Java ternary operator datatype conversion based on the first value?

Question

I came across this thing which I havent noticed before.

Here is a normal expression

    int a = 5;
                  System.out.println(((a < 5) ? 0 : 9));

so this just prints 9 as an int. Now If I put the first value String instead of an int 0

    int a = 5;
                  System.out.println(((a < 5) ? "asd" : 9));

Here the value 9 is printed as a string and not as an int. To confirm this just try to add this with another integer

 int a = 5;
             System.out.println((((a < 5) ? 0 : 9) + 4)           );

Now this results in 13 but if you change the first value to string instead of an int 0 it gives a compile error

"The operator + is undefined for the argument type(s) Object&Serializable&Comparable<?>, int". 

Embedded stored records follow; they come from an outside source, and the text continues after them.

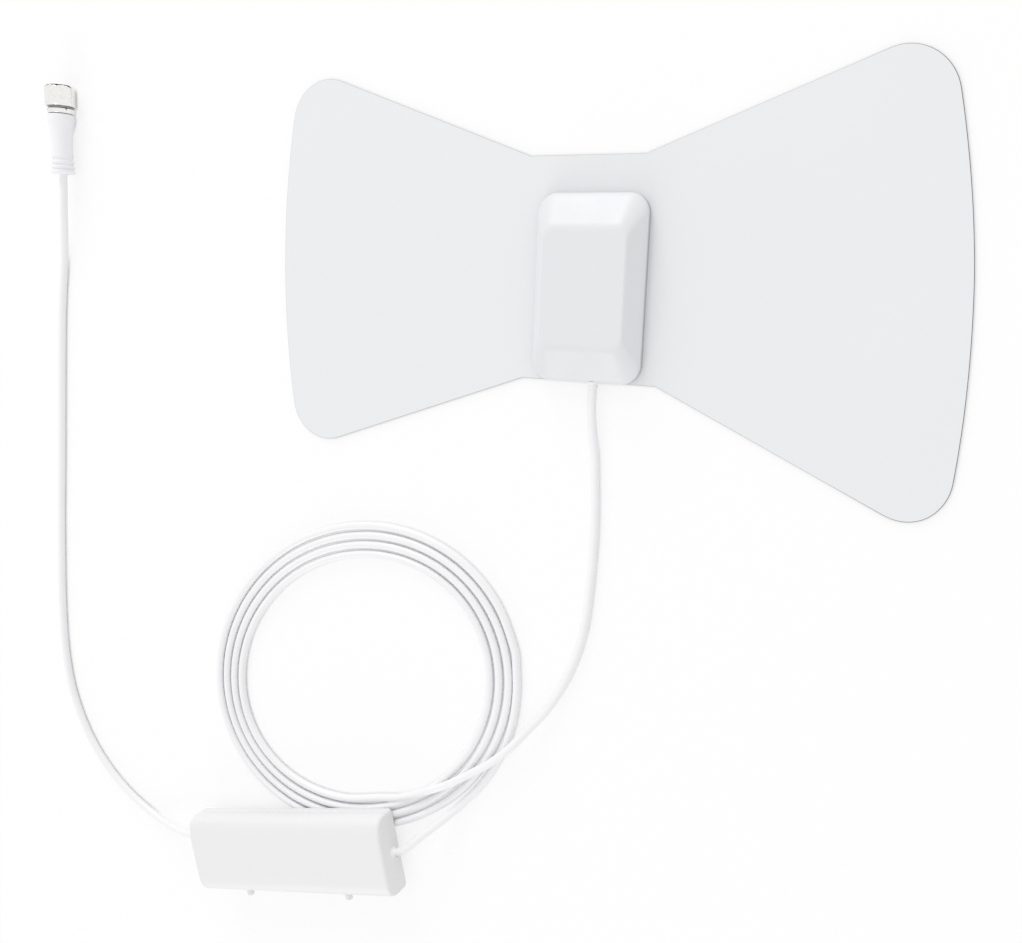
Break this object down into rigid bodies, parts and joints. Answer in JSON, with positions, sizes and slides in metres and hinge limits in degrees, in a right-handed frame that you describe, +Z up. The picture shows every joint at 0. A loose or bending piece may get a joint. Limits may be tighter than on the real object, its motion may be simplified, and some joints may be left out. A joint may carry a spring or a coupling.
{
  "type": "indoor tv antenna",
  "caption": "Flat bow-tie indoor TV antenna panel with a bevelled waist housing, coiled coaxial lead, in-line amplifier box and a screw-on plug.",
  "frame": {"origin": "middle of the bow tie's neck on the panel's back face, on the surface that everything lies on", "axes": "+X along the wings, +Y towards the panel's upper edge, away from the lead's exit, +Z up from the panel's front"},
  "size_m": [0.3807, 0.3478, 0.0168],
  "materials": {
    "sheet_white": "fine satin",
    "housing_white": "satin moulded",
    "amp_white": "satin moulded",
    "lead_jacket": "smooth extruded",
    "soft_white": "smooth moulded",
    "foil": "plain rolled",
    "circuit_board": "lacquered",
    "ferrite": "sintered",
    "brass_rivet": "plain",
    "screw_steel": "zinc plated",
    "tin_can": "tinned",
    "nickel": "bright",
    "insulator": "translucent white",
    "copper": "drawn wire"
  },
  "bodies": {
    "root": {"back_sheet": "sheet_white", "front_sheet": "sheet_white", "left_element": "foil", "right_element": "foil", "housing_base": "housing_white", "housing_cover": "housing_white", "antenna_board": "circuit_board", "ring_core": "ferrite", "left_terminal": "brass_rivet", "right_terminal": "brass_rivet", "housing_screws": "screw_steel", "lead_relief": "soft_white", "antenna_lead": "lead_jacket", "lead_coil": "lead_jacket", "lead_tail": "lead_jacket", "amp_base": "amp_white", "amp_cover": "amp_white", "amp_board": "circuit_board", "amp_shield": "tin_can", "amp_screws": "screw_steel", "amp_input_relief": "soft_white", "amp_output_relief": "soft_white", "tv_lead": "lead_jacket", "plug_grip": "soft_white", "plug_body": "nickel", "plug_insulator": "insulator", "centre_pin": "copper"},
    "nut": {"coupling_nut": "nickel"}
  },
  "joints": [
    {"name": "nut_spin", "type": "hinge", "parent": "root", "child": "nut", "pos_m": [-0.239, 0.066, 0.00555], "axis": [0, 1, 0], "continuous": true}
  ]
}
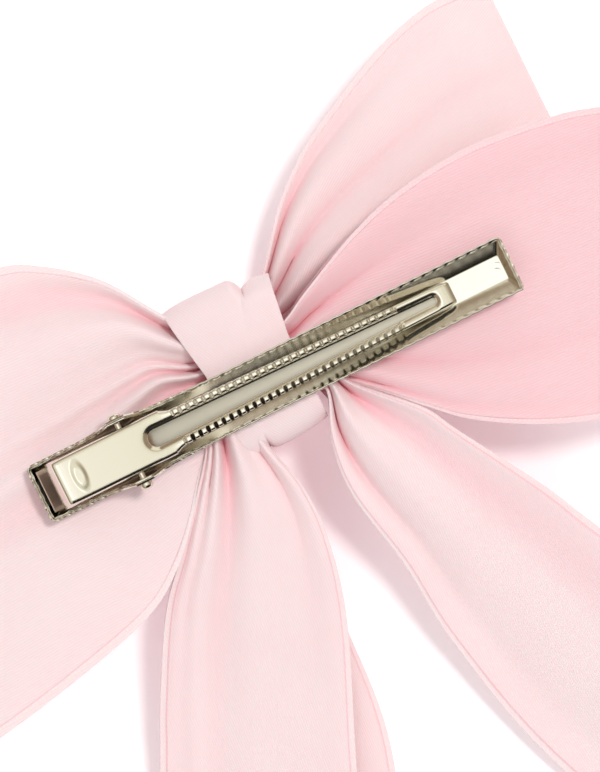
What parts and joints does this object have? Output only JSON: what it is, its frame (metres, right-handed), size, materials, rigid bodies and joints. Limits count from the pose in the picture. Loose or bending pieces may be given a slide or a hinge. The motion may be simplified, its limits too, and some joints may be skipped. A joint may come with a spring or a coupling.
{
  "type": "alligator hair clip with ribbon bow",
  "caption": "Sprung flat alligator hair clip with a long slotted jaw, glued to a double satin ribbon bow with tails.",
  "frame": {"origin": "middle of the knot wrap's front face, on the surface that the bow lies on", "axes": "+X along the clip from its thumb end to the tip of its jaws, +Y away from the tails, +Z from the bow's front to the clip"},
  "size_m": [0.161, 0.1484, 0.03],
  "materials": {
    "nickel_plate": "bright nickel plating",
    "spring_steel": "brushed spring steel",
    "hot_melt": "translucent hot-melt glue",
    "satin": "pale pink satin, fine cross weave",
    "thread": "pink sewing thread"
  },
  "bodies": {
    "base": {"base_tray": "nickel_plate", "pivot_pin": "nickel_plate", "leaf_spring": "spring_steel", "glue_pad": "hot_melt", "knot_wrap": "satin", "tie_thread": "thread", "back_loops": "satin", "front_loops": "satin", "back_tails": "satin", "front_tails": "satin"},
    "lever": {"lever": "nickel_plate"}
  },
  "joints": [
    {"name": "jaw_hinge", "type": "hinge", "parent": "base", "child": "lever", "pos_m": [-0.0222, -0.0036, 0.02645], "axis": [0, -1, 0], "range_deg": [0, 15], "stiffness_Nm_per_rad": 0.15, "springref_deg": -22.92, "deforming": ["leaf_spring"]}
  ]
}
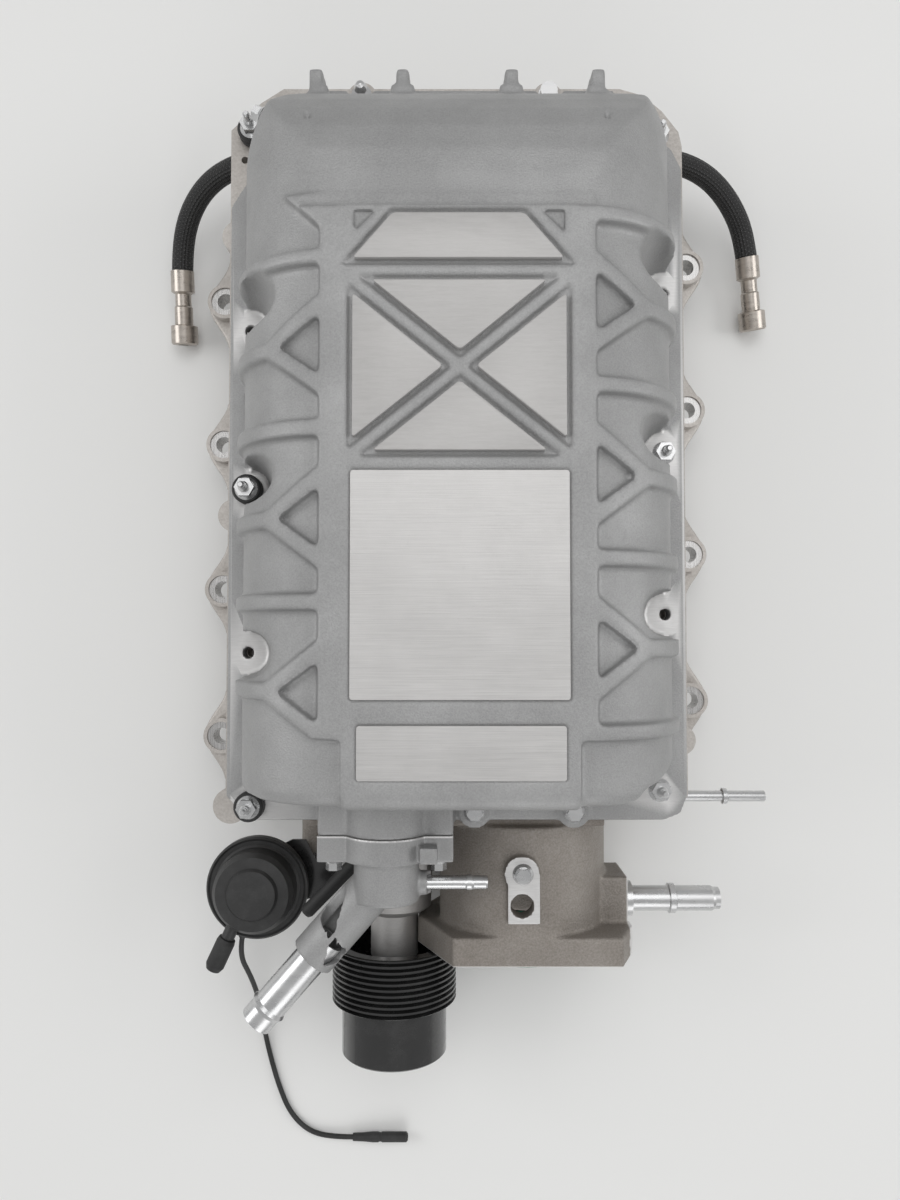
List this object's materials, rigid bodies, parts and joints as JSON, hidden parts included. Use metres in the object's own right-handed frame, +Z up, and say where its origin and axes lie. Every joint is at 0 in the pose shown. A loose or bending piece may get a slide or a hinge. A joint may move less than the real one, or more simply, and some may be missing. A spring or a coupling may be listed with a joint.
{
  "type": "supercharger",
  "caption": "Twin-rotor engine supercharger with belt pulley, ribbed intercooler lid, side intake flanges, bypass actuator, coolant neck and trailing hoses.",
  "frame": {"origin": "on the flat belly face, below the middle of the lid", "axes": "+Z up, -Y towards the pulley and the throttle flange, +X to the engine's side with the throttle"},
  "size_m": [0.4329, 0.6999, 0.2075],
  "materials": {
    "raw_casting": "as cast",
    "lid_casting": "fine cast",
    "duct_casting": "coarse cast",
    "machined_aluminium": "machined",
    "plate_aluminium": "brushed",
    "bare_steel": "satin",
    "zinc_steel": "bright zinc",
    "nickel": "satin nickel",
    "gloss_black": "gloss",
    "charcoal": "satin",
    "black_rubber": "matt",
    "green_seal": "matt",
    "braid": "woven"
  },
  "bodies": {
    "housing": {"manifold_housing": "raw_casting", "gear_cover": "raw_casting", "rear_bearing_plate": "raw_casting", "front_bearing_plate": "raw_casting", "lid": "lid_casting", "coolant_neck": "lid_casting", "inlet_housing": "duct_casting", "nose_housing": "machined_aluminium", "intercooler_core": "machined_aluminium", "intercooler_front_tank": "machined_aluminium", "intercooler_rear_tank": "machined_aluminium", "emblem_plate": "plate_aluminium", "name_plate": "plate_aluminium", "bolt_limiters": "bare_steel", "front_rotor_bearings": "bare_steel", "rear_rotor_bearings": "bare_steel", "nose_bearings": "bare_steel", "flange_bolts": "zinc_steel", "lid_studs": "zinc_steel", "lid_nuts": "zinc_steel", "bleed_screw": "zinc_steel", "rear_studs": "zinc_steel", "bracket_screws": "zinc_steel", "tube_nipple": "zinc_steel", "coolant_pipe": "zinc_steel", "vent_pipe": "zinc_steel", "quick_connect_pipe": "zinc_steel", "vacuum_port_pipe": "zinc_steel", "crossover_pipe": "zinc_steel", "pipe_clips": "black_rubber", "actuator_bracket": "gloss_black", "actuator_can": "charcoal", "actuator_cap": "charcoal", "nipple_cap": "black_rubber", "breather_tube": "black_rubber", "stud_grommets": "black_rubber", "head_seals": "black_rubber", "nose_seal": "black_rubber", "lid_gasket": "black_rubber", "vacuum_line": "black_rubber", "vacuum_connector": "black_rubber", "inlet_seal": "green_seal", "hose_left": "braid", "hose_right": "braid", "hose_fitting_left": "nickel", "hose_fitting_right": "nickel"},
    "drive_train": {"input_shaft": "bare_steel", "pulley": "gloss_black", "pulley_bolt": "zinc_steel", "drive_coupling": "bare_steel", "drive_rotor_shaft": "bare_steel", "drive_rotor": "machined_aluminium", "drive_gear": "bare_steel"},
    "driven_train": {"driven_rotor_shaft": "bare_steel", "driven_rotor": "machined_aluminium", "driven_gear": "bare_steel"},
    "bypass": {"bypass_shaft": "bare_steel", "bypass_plate": "bare_steel", "bypass_lever": "bare_steel"},
    "actuator": {"actuator_rod": "bare_steel"}
  },
  "joints": [
    {"name": "drive_spin", "type": "hinge", "parent": "housing", "child": "drive_train", "pos_m": [-0.0405, 0, 0.058], "axis": [0, 1, 0], "continuous": true},
    {"name": "driven_spin", "type": "hinge", "parent": "housing", "child": "driven_train", "pos_m": [0.0405, 0, 0.058], "axis": [0, 1, 0], "continuous": true},
    {"name": "bypass_turn", "type": "hinge", "parent": "housing", "child": "bypass", "pos_m": [-0.0955, -0.166, 0.044], "axis": [0, 1, 0], "range_deg": [0, 34]},
    {"name": "rod_slide", "type": "slide", "parent": "housing", "child": "actuator", "axis": [0, 0, 1], "range_m": [0, 0.0185], "stiffness_N_per_m": 150, "springref_m": -0.004}
  ],
  "couplings": [
    {"joint": "driven_spin", "follows": "drive_spin", "ratio": -1},
    {"joint": "bypass_turn", "follows": "rod_slide", "rad_per_m": 32}
  ]
}
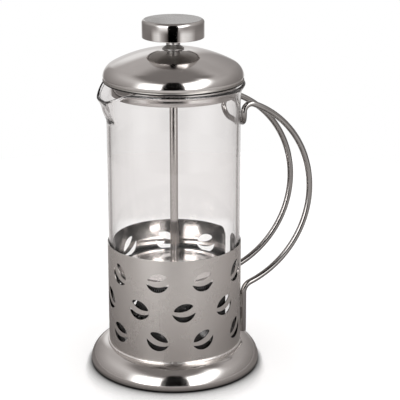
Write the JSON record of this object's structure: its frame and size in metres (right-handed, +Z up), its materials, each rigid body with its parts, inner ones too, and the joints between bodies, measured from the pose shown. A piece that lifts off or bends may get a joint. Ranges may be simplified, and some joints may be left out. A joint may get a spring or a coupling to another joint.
{
  "type": "french press",
  "caption": "Small glass french press in a steel stand with a wire handle, coffee-bean cut-outs, a domed lid and a knobbed plunger with a screen filter.",
  "frame": {"origin": "on the press axis, at the underside of the foot ring, where the press stands", "axes": "+Z up along the press axis, +X along the handle, -X along the pouring spout"},
  "size_m": [0.1189, 0.09, 0.1851],
  "materials": {
    "polished_steel": "mirror-polished stainless steel",
    "satin_steel": "satin stainless steel",
    "plain_steel": "plain rolled stainless steel",
    "weld_steel": "dressed weld",
    "woven_steel": "fine woven wire",
    "clear_glass": "clear heat-resistant glass",
    "black_rubber": "matte black rubber"
  },
  "bodies": {
    "stand": {"base_shell": "polished_steel", "base_pan": "satin_steel", "foot_ring": "black_rubber", "band": "satin_steel", "handle_wire": "polished_steel", "leg_welds": "weld_steel"},
    "jug": {"beaker": "clear_glass"},
    "lid": {"lid_dome": "polished_steel", "lid_skirt": "polished_steel", "guide_bush": "polished_steel", "guide_washer": "black_rubber", "guide_nut": "plain_steel"},
    "plunger": {"rod": "polished_steel", "spiral_plate": "polished_steel", "edge_coil": "plain_steel", "filter_screen": "woven_steel"},
    "knob": {"knob_shell": "polished_steel", "knob_core": "polished_steel"},
    "filter_clamp": {"cross_plate": "plain_steel", "filter_nut": "plain_steel"}
  },
  "joints": [
    {"name": "beaker_lift", "type": "slide", "parent": "stand", "child": "jug", "axis": [0, 0, 1], "range_m": [0, 0.15]},
    {"name": "lid_lift", "type": "slide", "parent": "jug", "child": "lid", "axis": [0, 0, 1], "range_m": [0, 0.12]},
    {"name": "plunger_slide", "type": "slide", "parent": "lid", "child": "plunger", "axis": [0, 0, 1], "range_m": [0, 0.0895]},
    {"name": "knob_unscrew", "type": "hinge", "parent": "plunger", "child": "knob", "pos_m": [0, 0, 0.176], "axis": [0, 0, 1], "continuous": true},
    {"name": "filter_unscrew", "type": "hinge", "parent": "plunger", "child": "filter_clamp", "pos_m": [0, 0, 0.0485], "axis": [0, 0, 1], "continuous": true}
  ]
}
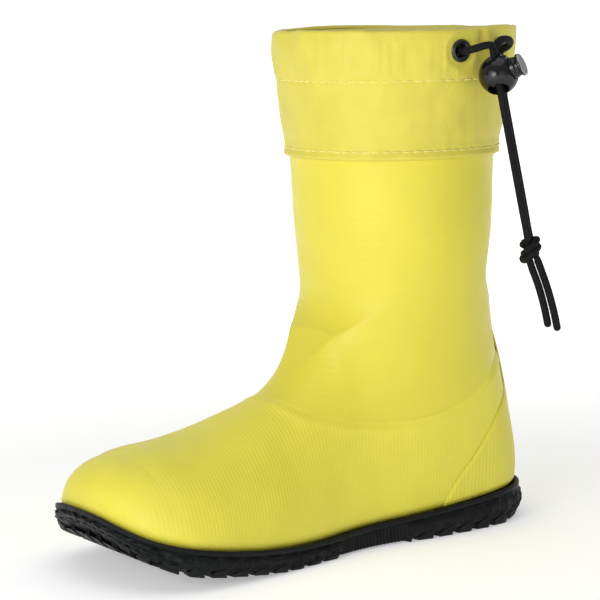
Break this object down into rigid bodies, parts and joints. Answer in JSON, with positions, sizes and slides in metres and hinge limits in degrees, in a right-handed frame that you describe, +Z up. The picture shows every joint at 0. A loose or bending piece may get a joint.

I am confused with this compile error. What is actually behind this ? Thanks for explanation

Answer 1

The type of

(a < 5) ? "asd" : 9

is

Object&Serializable&Comparable<?>

You can see this in the compiler error later in the question. The int 9 is boxed to Integer and then the common type between that and String is found. So you are actually calling the println(Object) overload not println(String) or println(int). println(Object) calls toString on its argument.

If you try to apply + to a Object&Serializable&Comparable<?> then neither string concatenation or arithmetic is applicable, hence the compiler error.

Answer 2

The type of the expression (a < 5) ? "asd" : 9 depends on the types of the 2nd and 3rd operands - "asd" and 9. The only common type to those two operands is Object (if the int is boxed to Integer).

Therefore the type of the expression is Object, Java has no + operator that accepts Object and int as operands. Hence the compilation error.

In

System.out.println((((a < 5) ? 0 : 9) + 4));

the type of the ternary conditional expression is int, and int and int are acceptable operands of the + operator.